In America, the MPA announced that if Passages were to be released with a rating, it would be granted an NC-17 – a decision believed to be informed by a tender sex scene between Rogowski and Whishaw, not the heterosexual sequences. Rogowski laments the contradiction that, in America, they have a gigantic porn industry alongside, in some areas, a societal guilt around sexuality. “In Berlin, nobody would dare give this kind of rating to a movie that has a very artistic approach towards sex… There’s nothing offensive in our movie. I hope a lot of teenagers get to see it.”

“Nobody asked to be born, and then we die, and we struggle in between” – Franz Rogowski

With increased fame, Rogowski admits it’s harder to hold onto his privacy, but he has, so far, maintained a method that works when his personal life comes up: “People can always ask, but I won’t answer.” He concedes that the attention will ramp up when his future films come out, including a starring role in Andrea Arnold’s next feature.

“We finished filming!” he exclaims. “There’s an incredible transformation happening in this [coming-of-age] movie. It is, as with other Andrea Arnold movies, set in a violent, working-class background. It’s dealing with her past, her very personal past, but there’s also something heightened and almost fairytale-ish about it. It’s called Bird, and we maybe see a bird.”

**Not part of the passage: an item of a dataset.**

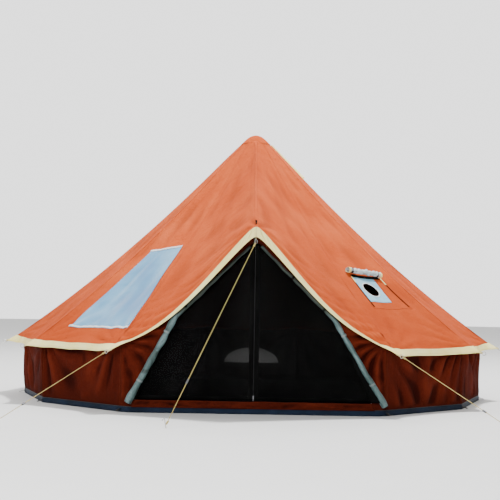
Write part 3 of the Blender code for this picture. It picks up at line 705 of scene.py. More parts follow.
def roof_folds(share, radius):
    """How far the roof canvas stands out from its bare surface."""
    along = roof_along(radius)
    gable = (share < 0) | (share > FACETS)
    width = np.where(gable, GABLE_WIDTH * along, panel_width(radius))
    beside = (share - np.round(share)) * width
    above = (EAVE_RADIUS - radius) * ROOF_STRETCH
    belly = -0.006 * arch(share - np.floor(share)) * np.sin(math.pi * np.clip(along, 0, 1))
    uneven = waves(share * 2.1, radius * 2.6, 1.3)

    # Folds from each guy point
    reach = np.hypot(beside, above)
    turn = np.arctan2(beside, above + 0.02)
    corner = rays(turn, reach, depth=0.010, count=15, uneven=2.2 * uneven, rise=(0.03, 0.20))
    corner = corner * np.exp(-(reach / 0.50) ** 2)
    ridge_corner = (np.abs(share + 1) < 0.5) | (np.abs(share - FACETS - 1) < 0.5)
    corner = np.where(ridge_corner, 0, corner)

    # Wide and narrow folds from the gable's tip, and folds that run up from its front edge
    from_ridge = np.clip(np.minimum(share + 1, FACETS + 1 - share), 0, 1) * GABLE_WIDTH * along
    reach = np.hypot(from_ridge, above)
    turn = np.arctan2(from_ridge, above + 0.02)
    wide = rays(turn, reach, depth=0.017, count=13, uneven=1.6 * uneven, rise=(0.02, 0.14))
    narrow = rays(turn, reach, depth=0.008, count=27, uneven=-2.5 * uneven, rise=(0.1, 0.3))
    star = wide * np.exp(-reach / 0.60) + narrow * np.exp(-reach / 0.4)
    pitch, slant = 0.17, 0.55
    edge = 0.016 * fold(2 * math.pi * (slant * from_ridge - above) / pitch + 3 * uneven)
    edge = edge * np.exp(-above / 0.25) * fade(from_ridge, 0.10, 0.4)
    front = np.where(gable, (star + edge) * fade(above, 0.0, 0.09), 0)

    # Broad uneven drape and the finer pull down the cloth, both held at the seams
    drape = 0.007 * waves(share * 9, radius * 5, 2.7) * fade(along, 0.05, 0.3)
    pull = 0.0016 * waves(share * 26, radius * 3.0, 4.1) * fade(along, 0.1, 0.5)
    still = fade(np.abs(beside), 0.0, 0.05)
    hemmed = np.where(gable, fade(above, 0.0, 0.12), 1)
    return ((belly + drape + pull) * hemmed + corner) * still + front


def canvas(share, radius, lift=0.0, folds=True):
    """Points of the roof canvas, lifted off it by a distance."""
    share, radius = np.broadcast_arrays(np.asarray(share, float), np.asarray(radius, float))
    step = 0.004
    middle = bare_canvas(share, radius)
    round_it = bare_canvas(share + step, radius) - bare_canvas(share - step, radius)
    down_it = bare_canvas(share, radius + step) - bare_canvas(share, radius - step)
    normal = np.cross(down_it, round_it)
    normal /= np.maximum(np.linalg.norm(normal, axis=-1, keepdims=True), 1e-9)
    normal *= np.where(normal[..., 2:] < 0, -1, 1)
    out = lift + (roof_folds(share, radius) if folds else 0.0)
    return middle + normal * np.broadcast_to(out, share.shape)[..., None]


# ---------------------------------------------------------------- roof

def roof_rows():
    parts = [np.linspace(low, high, count, endpoint=False)
             for low, high, count in zip(ROW_BREAKS, ROW_BREAKS[1:], ROWS_BETWEEN)]
    return np.append(np.concatenate(parts), ROW_BREAKS[-1])


def bend_round_opening(opening, share, radius):
    """Move grid lines of one facet so that some of them run along an opening's edges."""
    facet, ((a_top, ra_top), (b_top, rb_top), (a_low, ra_low), (b_low, rb_low)) = opening
    first = min(ROW_BREAKS, key=lambda value: abs(value - min(ra_top, rb_top)))
    last = min(ROW_BREAKS, key=lambda value: abs(value - ra_low))
    before = ROW_BREAKS[ROW_BREAKS.index(first) - 1]
    after = ROW_BREAKS[ROW_BREAKS.index(last) + 1]
    rest = share - facet
    inside = (rest >= 0) & (rest <= 1)

    a_edge = np.interp(radius, (ra_top, ra_low), (a_top, a_low))
    b_edge = np.interp(radius, (rb_top, rb_low), (b_top, b_low))
    a_line = round(COLUMNS * (a_top + a_low) / 2) / COLUMNS
    b_line = round(COLUMNS * (b_top + b_low) / 2) / COLUMNS
    moved = np.where(rest < a_line, rest / a_line * a_edge,
                     a_edge + (rest - a_line) / (b_line - a_line) * (b_edge - a_edge))
    moved = np.where(rest > b_line, b_edge + (rest - b_line) / (1 - b_line) * (1 - b_edge), moved)

    level = np.clip(np.minimum(moved / a_edge, (1 - moved) / (1 - b_edge)), 0, 1)
    top = (np.interp(moved, (a_top, b_top), (ra_top, rb_top)) - first) * level
    low = (np.interp(moved, (a_low, b_low), (ra_low, rb_low)) - last) * level
    top_pull = np.where(radius < first, (radius - before) / (first - before),
                        (last - radius) / (last - first))
    low_pull = np.where(radius < last, (radius - first) / (last - first),
                        (after - radius) / (after - last))
    shift = top * np.clip(top_pull, 0, 1) + low * np.clip(low_pull, 0, 1)
    open_cells = (inside & (rest >= a_line - 1e-9) & (rest < b_line - 1e-9)
                  & (radius >= first - 1e-9) & (radius < last - 1e-9))[:-1, :-1]
    return (np.where(inside, facet + moved, share), np.where(inside, radius + shift, radius),
            open_cells)


def seam_distance(share, radius):
    """Distance to the nearest seam between panels, or to the eave."""
    beside = np.abs(share - np.round(share)) * panel_width(radius)
    return np.minimum(beside, (EAVE_RADIUS - radius) * ROOF_STRETCH)


def make_roof():
    beside_ridge = span(GABLE_COLUMNS) ** 1.3
    columns = np.concatenate([beside_ridge[:-1] - 1, span(COLUMNS * FACETS, 0, FACETS)[:-1],
                              FACETS + 1 - beside_ridge[::-1]])
    share, radius = np.meshgrid(columns, roof_rows())
    hole = np.zeros((share.shape[0] - 1, share.shape[1] - 1), bool)
    for opening in (SKYLIGHT, STOVE_PATCH, VENT):
        share, radius, cells = bend_round_opening(opening, share, radius)
        hole |= cells
    points = canvas(share, radius)
    cloth("roof_canvas", points, "roof", [name for name in NODES if name.startswith("roof_")],
          "stretched", ["centre_pole_cap", "door_frame_elbow"], loop=True, hole=hole,
          edge=seam_distance(share, radius), folds=roof_folds(share, radius))
    make_roof_seams()
    make_apex()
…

Regardless of what happens in it, Rogowski will undoubtedly use his body like, in his words, a sculpture. Upon further explanation, the actor describes the sofa we’re sharing, and our two bodies on it, as a single unit. “Every line I say, you nod and smile,” he says, chuckling when I involuntarily nod and smile like he predicted. “That’s just who we are right now. When I feel these sculptures, it feels liberating, because the concept of my individual self dissolves into something connective.

“Often the emotional drama of a character is very human, and therefore very limited and repetitive. We always want the same things. Nobody asked to be born, and then we die, and we struggle in between. But there’s stories that are more universal and timeless to do with time, space, rhythm, and pairs – like light and darkness, silence and speaking, life and death. A sculpture often creates more space towards abstract concepts. I just feel limited when it’s about me trying to love, live, and be successful. What human beings want is always the same.”

And even if he doesn’t want to dance in future movies, the dance background will always be in his DNA. “In dance, you work with universal concepts, like the architecture of your body. You don’t say any lines. You jump around, you fall on the floor, you sweat. Often, you’re in pain, but not in psychological pain – your body aches. I think I’ve translated those concepts into my acting – even though I have to say a line here and there.”